Radial distance in polar coordinates is denoted by the letter \(r\). It represents the straight-line distance between the origin of the polar coordinate system and the specific point in question. It is akin to measuring the length of a radius in a circle, but for any given point on the coordinate plane.

• When \(r\) is zero, it means the point is exactly at the origin.
• \(r\) is a non-negative value, indicating how far you are from the center of your coordinate system.

The radial distance is crucial because it determines where a point is located relative to the origin. In cases such as the origin itself, \(r\) is particularly simple as it equals zero, signaling no distance at all from the origin. Understanding radial distance simplifies mapping various points, especially when converting between different coordinate systems, like Cartesian and polar.

Angle measurement in polar coordinates is symbolized by \(\theta\). It signifies the angle formed from the positive x-axis to the line connecting the origin to the point. This angular component adds directional information to a point's location, making it a core element of polar coordinates.

• Angle \(\theta\) is typically measured in radians for mathematical convenience, but degrees can also be used.
• The angle is measured counter-clockwise from the positive x-axis.

When the radial distance \(r = 0\), as at the origin, angle \(\theta\) can be any value because the point doesn’t move away from the origin regardless of the angle considered. This means that although \(r\) remains defined, \(\theta\) does not alter the point's position. This provides a fascinating property of the origin in polar coordinates: its infinite angular possibilities.

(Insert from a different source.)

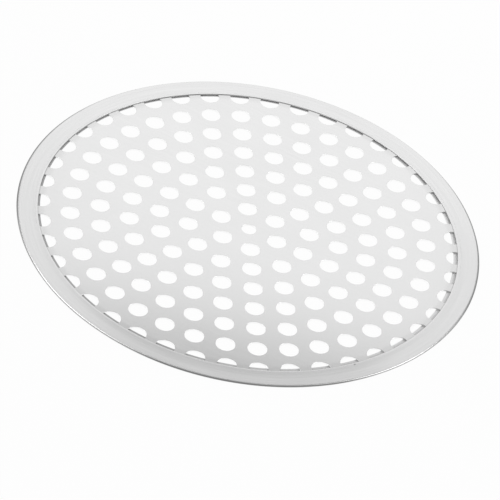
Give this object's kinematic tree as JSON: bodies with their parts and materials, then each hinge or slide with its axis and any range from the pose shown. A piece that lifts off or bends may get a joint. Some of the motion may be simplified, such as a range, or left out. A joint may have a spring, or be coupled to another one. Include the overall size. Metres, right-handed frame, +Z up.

The origin, a key reference point in any coordinate system, translates interestingly in polar coordinates. Here, it is represented as \((0, \theta)\), with \(r = 0\) and \(\theta\) as any real number. This representation emphasizes:

• The radial distance at the origin is always zero, simplifying its representation in the polar system.
• The angle \(\theta\), while flexible, does not change the actual position of the origin.

This results in a unique representation: an infinite number of angles can describe the origin, making it distinct from any other point in the polar system. Understanding this helps clarify not only the conceptual translation between Cartesian and polar systems but also highlights the flexibility and adaptability of polar coordinates for applications involving circular symmetry or periodic functions.